The same words come up again and again about Dorothy Legros: motivated, ambitious, driven, had plans — plans for a trip this summer to Haiti, plans for law school, plans to be a Supreme Court justice.

Dead at 22, younger than her newlywed parents were when they came to America, Legros will not realize any of these plans.

As reported by The Hustler and in an e-mail to the student body by Dean of Students Mark Bandas, Legros died at the scene of a two-car collision in Hampton, Ga., on March 8 while on spring break visiting her sister, Rachel. Her funeral was held Saturday at Alabanza Evangelical Baptist Church in Miami.

"I was extremely saddened," said Jamie Frazier, campus pastor for Jeremiah Generation. "Dorothy was a really a quiver in the hand of God, to be launched out into the world, into the legal world, to serve people."

Frazier met Legros her freshman year when she joined Jeremiah Generation’s welcoming committee.

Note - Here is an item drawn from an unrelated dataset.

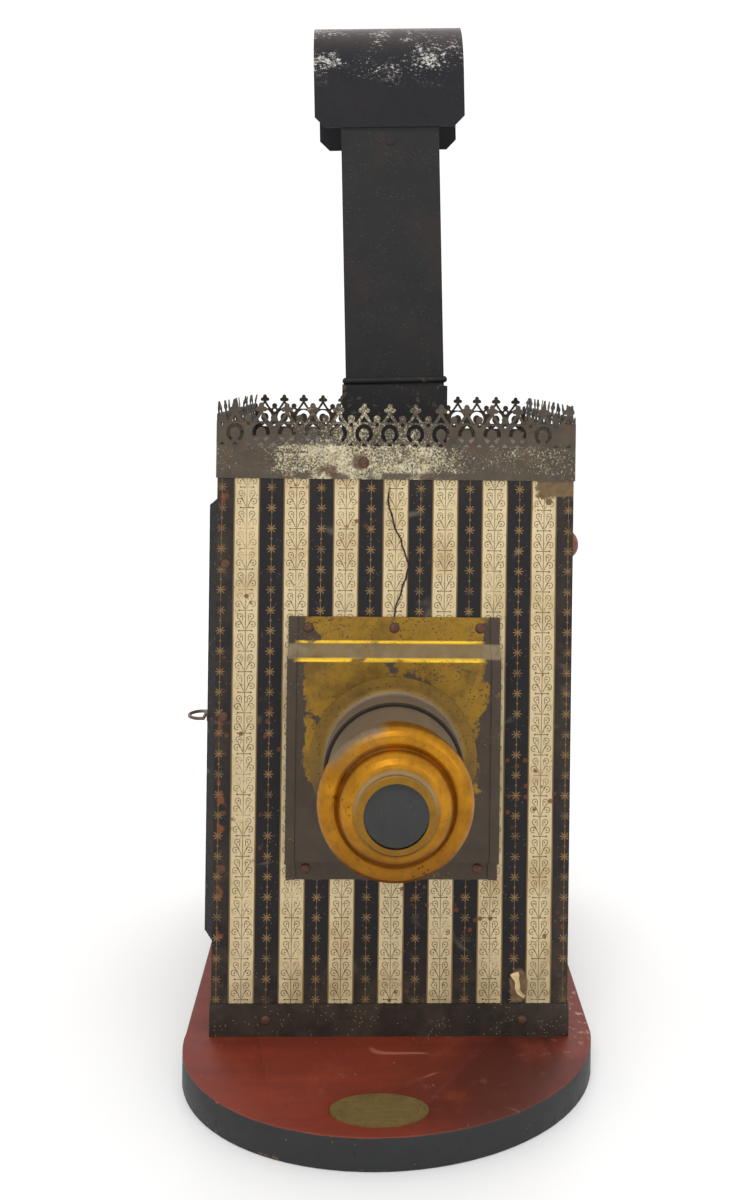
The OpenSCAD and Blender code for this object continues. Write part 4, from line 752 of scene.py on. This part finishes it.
class LANTERN_OT_sheet_metal(bpy.types.Operator):
    """Finish the tin body, its bands, the door, the vent and the chimney"""
    bl_idname = "lantern.sheet_metal"
    bl_label = "Sheet metal"

    def execute(self, context):
        colours = context.scene.lantern_colours
        cowl_low, cowl_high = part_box("chimney_cowl")
        socket_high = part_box("chimney_socket")[1].z * 1000
        japan = black_japan("black_japan", colours, cowl_low.z * 1000, cowl_high.z * 1000, socket_high)
        dress(japan, "chimney_duct", "chimney_cowl", "cowl_rivets", "chimney_socket", "duct_stay", "door_pan")
        inside = plain_metal("sooty_tin", rgb(98, 90, 78), rgb(44, 40, 36), 14, 0.25, 0.45, 0.6)
        dress(inside, "front_panel", "back_panel", "right_panel", "left_panel", "roof_plate", "floor_pan",
              "lamp_seat", "condenser_cell")
        dress(plain_metal("foot_band_tin", rgb(70, 62, 53), rgb(46, 40, 34), 10, 0.12, 0.5, 0.5, 0.6,
                          brushed=(0.08, 0.08, 1)), "foot_band")
        dress(plain_metal("vent_rust", rgb(150, 96, 66), rgb(96, 52, 34), 4, 0.6, 0.25, 0.6), "side_vent_cap")
        dress(plain_metal("hinge_tin", rgb(100, 92, 80), rgb(58, 52, 46), 6, 0.35, 0.5, 0.5),
              "door_hinge_leaves", "wall_hinge_leaves")
        dress(plain_metal("worn_steel", rgb(132, 120, 104), rgb(82, 72, 60), 5, 0.3, 0.7, 0.42),
              "hinge_pins", "latch_washer", "door_latch", "floor_screws", "condenser_ring")
        return {"FINISHED"}


class LANTERN_OT_optics(bpy.types.Operator):
    """Finish the slide stage, the collar, the draw tube, the bell and the lenses"""
    bl_idname = "lantern.optics"
    bl_label = "Stage and lens"

    def execute(self, context):
        colours = context.scene.lantern_colours
        axis = middle("draw_tube").z * 1000
        dress(stage_brass("worn_lacquer", colours, axis + 45.5, axis - 45.5, axis), "slide_stage")
        collar_low, collar_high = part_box("lens_collar")
        material = tube_brass("tube_brass", axis, collar_high.y * 1000 - 0.7, collar_low.y * 1000)
        dress(material, "lens_collar", "draw_tube", "rear_lens_ring")
        bell_low, bell_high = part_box("lens_bell")
        dress(bell_lacquer("bell_lacquer", colours, axis, bell_high.y * 1000), "lens_bell", "front_lens_ring")
        dress(old_glass("front_glass", rgb(120, 126, 116), 0.8), "front_lens")
        dress(old_glass("inner_glass", rgb(214, 222, 210), 0.3), "rear_lens", "condenser_lens")
        return {"FINISHED"}


class LANTERN_OT_board(bpy.types.Operator):
    """Round the edges of the painted board and finish its bare oval plate"""
    bl_idname = "lantern.board"
    bl_label = "Board and plate"

    def execute(self, context):
        colours = context.scene.lantern_colours
        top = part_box("base_board")[1].z * 1000
        paint = board_paint("board_paint", colours, top)
        piece("painted_board", merged_copy("base_board", 0.8 * MM), paint, "lamphouse",
              ["base_board"], 30)
        f = Finish("plate_brass")
        tone = f.mixed(f.cloud(6, 5.0, 0.65), rgb(110, 92, 54), rgb(160, 138, 86))
        tone = f.mixed(f.specks(1.3, 0.2, 0.5) * 0.7, tone, rgb(60, 46, 30))
        tone = f.mixed(f.cloud(1.5, 3.0, stretch=(0.15, 1, 1)).rise(0.5, 0.75) * 0.3, tone, rgb(178, 154, 98))
        material = f.done(tone, 0.42 + f.cloud(3, 4.0, 0.7) * 0.25, 0.7, f.cloud(1.4, 3.0) + f.cloud(10) * 2, 0.08)
        dress(material, "oval_plate", "plate_pins")
        return {"FINISHED"}


class LANTERN_OT_lamp(bpy.types.Operator):
    """Finish the oil lamp, its reflector and its glass"""
    bl_idname = "lantern.lamp"
    bl_label = "Oil lamp"

    def execute(self, context):
        dress(plain_metal("lamp_tin", rgb(168, 162, 148), rgb(104, 98, 88), 12, 0.2, 0.8, 0.38),
              "oil_font", "reflector_bracket")
        dress(plain_metal("lamp_brass", rgb(196, 154, 76), rgb(118, 86, 44), 7, 0.15, 0.9, 0.36,
                          rust_tint=rgb(70, 92, 70)), "filler_cap", "burner", "wick_shaft")
        f = Finish("charred_wick")
        char = f.z.rise(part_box("wick")[1].z - 0.006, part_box("wick")[1].z - 0.002)
        weave = (f.z * 1000).math("PINGPONG", 0.55).rise(0.0, 0.5) * (f.x * 1000).math("PINGPONG", 0.6).rise(0.0, 0.5)
        tone = f.mixed(weave * 0.6 + f.cloud(3) * 0.3, rgb(150, 138, 112), rgb(214, 206, 184))
        tone = f.mixed(char, tone, rgb(24, 20, 18))
        dress(f.done(tone, 0.85 + weave * 0.1, 0.0, weave, 0.2), "wick")
        dress(old_glass("chimney_glass", rgb(236, 240, 238), 0.25, 0.02), "lamp_glass")
        f = Finish("silvered_tin")
        haze = f.cloud(9, 5.0, 0.65).rise(0.4, 0.75)
        tone = f.mixed(haze, rgb(222, 220, 212), rgb(168, 158, 138))
        dress(f.done(tone, 0.12 + haze * 0.3, 0.95, f.cloud(16, 2.0) * 1.5, 0.08), "reflector")
        return {"FINISHED"}


class LANTERN_OT_stage(bpy.types.Operator):
    """Lay the pale floor, hang the soft lights and set the level camera"""
    bl_idname = "lantern.stage"
    bl_label = "Floor, lights and camera"

    def execute(self, context):
        settings = context.scene.lantern_stage
        scene = context.scene
        scene.view_settings.view_transform = "Standard"
        world = bpy.data.worlds.new("studio")
        world.use_nodes = True
        world.node_tree.nodes["Background"].inputs["Color"].default_value = (1.0, 1.0, 1.0, 1.0)
        world.node_tree.nodes["Background"].inputs["Strength"].default_value = 1.07
        scene.world = world

        bm = bmesh.new()
        bmesh.ops.create_grid(bm, x_segments=2, y_segments=2, size=settings.floor,
                              matrix=Matrix.Translation((0, 0, -0.0002)))
        mesh = bpy.data.meshes.new("floor")
        bm.to_mesh(mesh)
        bm.free()
        floor = bpy.data.objects.new("floor", mesh)
        scene.collection.objects.link(floor)
        f = Finish("pale_floor")
        mesh.materials.append(f.done(f.mixed(f.cloud(300, 2.0), (0.94, 0.94, 0.94), (0.96, 0.96, 0.96)), 0.7))

        def light(name, place, target, size, power, tone=(1, 1, 1)):
            data = bpy.data.lights.new(name, "AREA")
            data.shape = "RECTANGLE"
            data.size, data.size_y = size
            data.energy = power
            data.color = tone
            obj = bpy.data.objects.new(name, data)
            scene.collection.objects.link(obj)
            obj.location = place
            obj.rotation_euler = (Vector(target) - Vector(place)).to_track_quat("-Z", "Y").to_euler()

        light("key", (-0.35, -1.25, 1.35), (0, 0, 0.2), (0.6, 0.35), settings.key)
        light("fill", (0.9, -1.1, 0.7), (0, 0, 0.2), (0.7, 0.9), settings.key * 0.3)
        light("rim", (0.2, 1.0, 1.2), (0, 0, 0.3), (1.0, 0.6), settings.key * 0.5)

        data = bpy.data.cameras.new("camera")
        data.lens = settings.lens
        data.sensor_width = 36.0
        data.shift_x, data.shift_y = -0.0214, -0.191
        data.clip_start = 0.02
        camera = bpy.data.objects.new("camera", data)
        camera.location = (-settings.aside, -settings.distance, settings.height)
        turn = math.atan2(settings.aside, settings.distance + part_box("front_panel")[0].y)
        camera.rotation_euler = (math.pi / 2, settings.roll, -turn)
        scene.collection.objects.link(camera)
        scene.camera = camera
        return {"FINISHED"}


class LANTERN_PT_panel(bpy.types.Panel):
    """Lists the steps in the order of making"""
    bl_label = "Lantern"
    bl_idname = "LANTERN_PT_panel"
    bl_space_type = "VIEW_3D"
    bl_region_type = "UI"
    bl_category = "Lantern"

    def draw(self, context):
        column = self.layout.column(align=True)
        for step in STEPS:
            column.operator("lantern." + step)
        for group in ("lantern_sizes", "lantern_colours", "lantern_stage"):
            settings = getattr(context.scene, group)
            for key in settings.bl_rna.properties.keys():
                if key not in ("name", "rna_type"):
                    self.layout.prop(settings, key)


STEPS = ("cresting", "paper", "sheet_metal", "optics", "board", "lamp", "stage")
CLASSES = (LanternSizes, LanternColours, StageSettings, LANTERN_OT_cresting, LANTERN_OT_paper,
           LANTERN_OT_sheet_metal, LANTERN_OT_optics, LANTERN_OT_board, LANTERN_OT_lamp, LANTERN_OT_stage,
           LANTERN_PT_panel)


def register():
    for cls in CLASSES:
        bpy.utils.register_class(cls)
    bpy.types.Scene.lantern_sizes = bpy.props.PointerProperty(type=LanternSizes)
    bpy.types.Scene.lantern_colours = bpy.props.PointerProperty(type=LanternColours)
    bpy.types.Scene.lantern_stage = bpy.props.PointerProperty(type=StageSettings)


def unregister():
    for group in ("lantern_sizes", "lantern_colours", "lantern_stage"):
        delattr(bpy.types.Scene, group)
    for cls in reversed(CLASSES):
        bpy.utils.unregister_class(cls)


def main():
    register()
    for step in STEPS:
        getattr(bpy.ops.lantern, step)()


if __name__ == "__main__":
    main()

"That speaks to her willingness to embrace new people and seek them out," he said. "Dorothy was dynamic and genuine, someone who could (interact) with different belief systems and values, without compromising her own."

"She greeted people at services with her beautiful smile, which was just the perfect job for her," said senior Brittney Fyffe. Fyffe and Legros were both members of Jeremiah Generation and Campus Crusade for Christ.

Legros's faith informed her actions and relationships, creating a woman confident in her purpose — and fun.

"She loved to dance. That was her passion — she just loved, loved, loved to dance," said senior Kristen Kuan, one of her roommates. "We would all always go out together, and she didn't really care about anyone around her, it was about us, and about her, living it up."

Her roommate Chisato Nishikawa recounted the night she and Legros followed a friend to dinner at the Cheesecake Factory with a Harris Teeter-bought rose and a typed note (“Dear Kristen, I adore you. Please meet me by the bathroom”), and got their waiter to hand deliver it to her.

"We probably should have been studying," Nishikawa said, "but it was just fun. It was something to do. That was Dorie."

Friends mattered to Legros, in any situation.

“I had to make a decision about working at a summer camp — a Christian camp — for no money, and a dance camp where I would have been paid a lot of money each week," Fyffe said. "I knew where I could have been the most help, which was with the Christian camp, and finally, Dorie told me, ‘It’s not your summer, it’s God’s summer.’”

Legros struggled at times to reconcile the imperative to serve now as part of her faith and her education. After attending one of the featured panels in the Martin Luther King Jr. series in February with Nishikawa, Legros got choked up walking back — rare for her.

"We were walking back," Nishikawa said, "and Dorothy just said, 'You know, I want to do so much. Those people (on the panel) did so much, and they didn't graduate from Harvard — they just did it. I just want to get out of here so bad. I want to do that, I want to change people, change their lives.'"

Legros planned to go to law school — she had been accepted to Georgetown, but was waiting to hear back from other schools. She planned on a life of public service.

“She had a quote on her Facebook profile, 'Tomorrow is not promised, but my eternity is guaranteed,’ and that quote was something she lived by,” Fyffe said. "It was not about her, it was about God and what he was calling her to do and what he is calling us to do. She didn't do things for her own glory.”